Hidden in Plain Sight
Contributions of Aboriginal Peoples to Canadian Identity and Culture, Volume 1
The history of Aboriginal people in Canada taught in schools and depicted in the media tends to focus on Aboriginal displacement from native lands and the consequent social and cultural disruptions they have endured. Collectively, they are portrayed as passive victims of European colonization and government policy, and, even when well intentioned, these depictions are demeaning and do little to truly represent the role Aboriginal peoples have played in Canadian life. Hidden in Plain Sight adds another dimension to the story, showing the extraordinary contributions Aboriginal peoples have made – and continue to make – to the Canadian experience. From treaties to contemporary arts and literatures, Aboriginal peoples have helped to define Canada and have worked to secure a place of their own making in Canadian culture.
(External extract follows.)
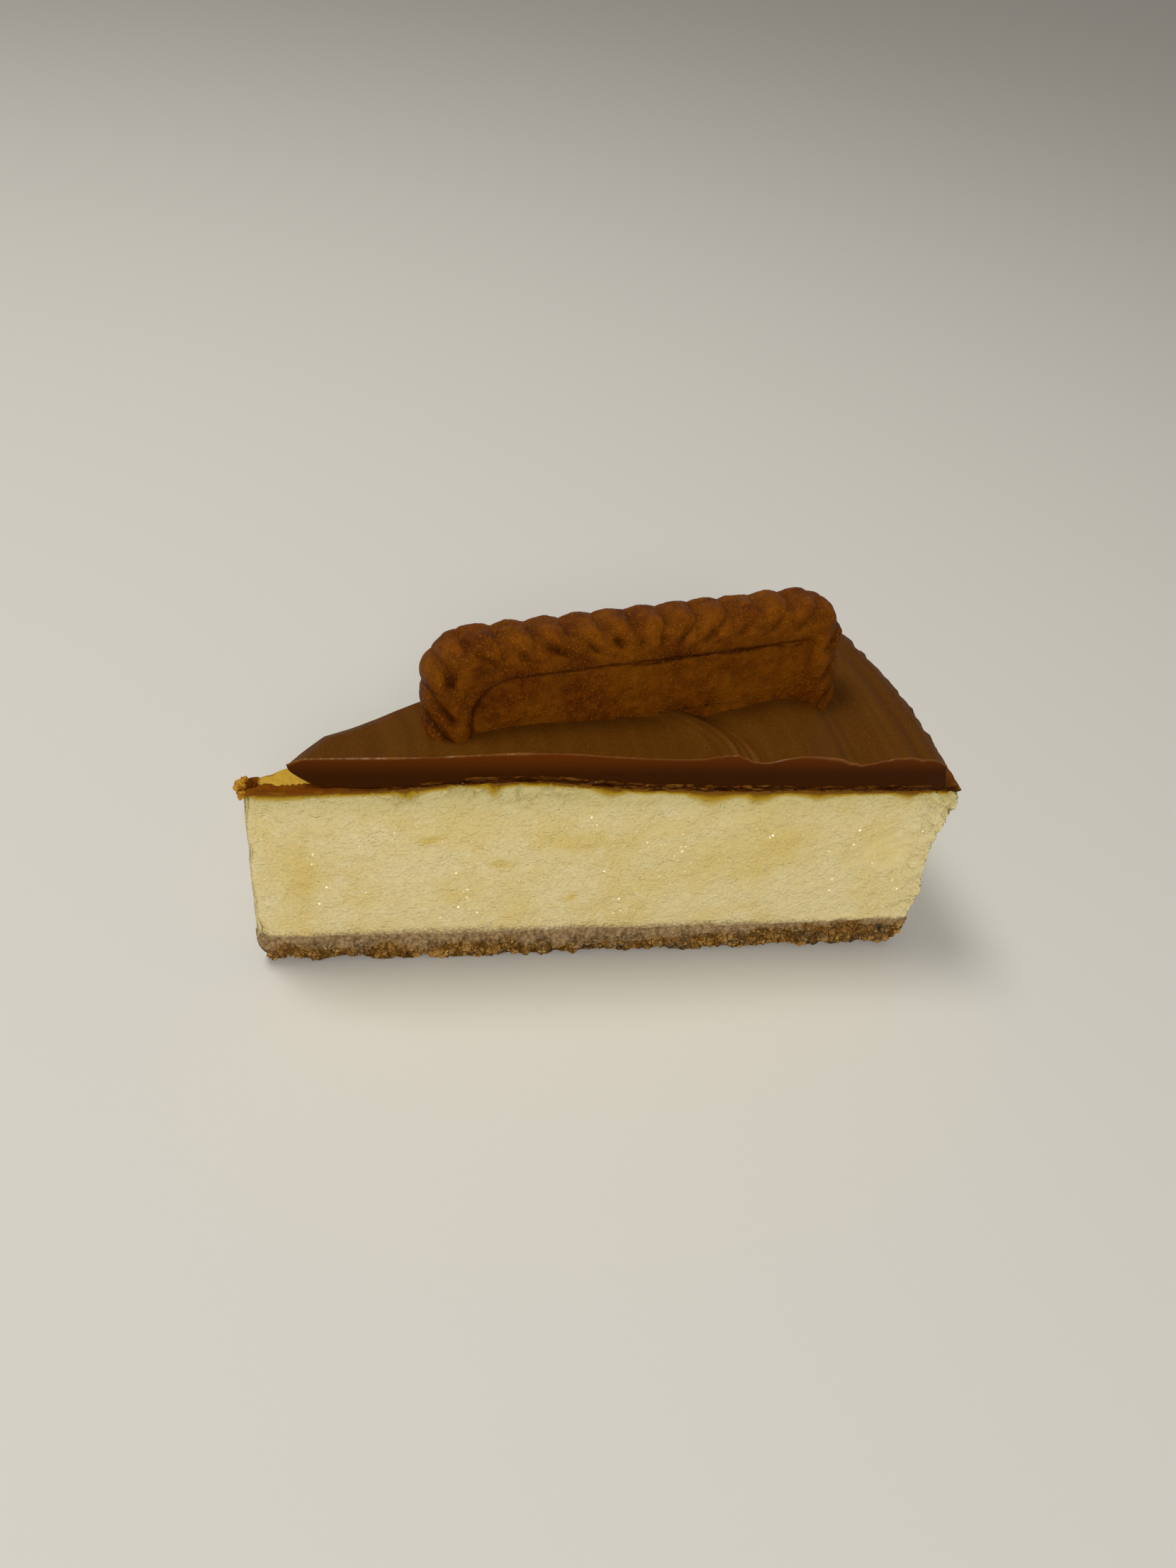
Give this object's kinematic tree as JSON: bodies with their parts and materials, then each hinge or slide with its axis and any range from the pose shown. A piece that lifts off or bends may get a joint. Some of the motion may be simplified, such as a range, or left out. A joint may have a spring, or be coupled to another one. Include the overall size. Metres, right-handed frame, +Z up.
{
  "type": "cheesecake slice",
  "caption": "Wedge of baked cheesecake on a crumb base, spread with caramel topping, with a scalloped spiced biscuit pushed upright into the top.",
  "frame": {"origin": "middle of the bounding box at the underside of the crumb base", "axes": "+X along the middle of the wedge from its tip to its rim, +Z up, -Y on the side of the near cut face"},
  "size_m": [0.1038, 0.0468, 0.056],
  "materials": {
    "crumb_base": "pressed biscuit crumb: greyish brown above, ragged golden brown crumbs below, matt",
    "cheesecake_filling": "baked cream cheese: pale cream yellow, finely wrinkled knife cut, golden brown skin under the topping",
    "caramel_topping": "spread caramel: milk chocolate brown, satin, with spatula ridges and a darker smooth cut face",
    "pressed_biscuit": "baked spiced biscuit: deep amber brown, fine pits, glossy spots and sugar glints"
  },
  "bodies": {
    "root": {"crumb_base": "crumb_base", "cheesecake_filling": "cheesecake_filling", "caramel_topping": "caramel_topping", "pressed_biscuit": "pressed_biscuit"}
  },
  "joints": []
}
For this volume, editors David R. Newhouse, Cora J. Voyageur, and Daniel J. K. Beavon have brought together leading scholars and other impassioned voices, and together, they give full treatment to the Aboriginal contribution to Canada’s intellectual, political, economic, social, historic, and cultural landscapes. Included are profiles of several leading figures such as actor Chief Dan George, artist Norval Morrisseau, author Tomson Highway, activist Anna Mae Pictou Aquash, and politician Phil Fontaine, among others. Canada simply would not be what it is today without these contributions. The first of two volumes, Hidden in Plain Sight is key to understanding and appreciating Canadian society and will be essential reading for generations to come.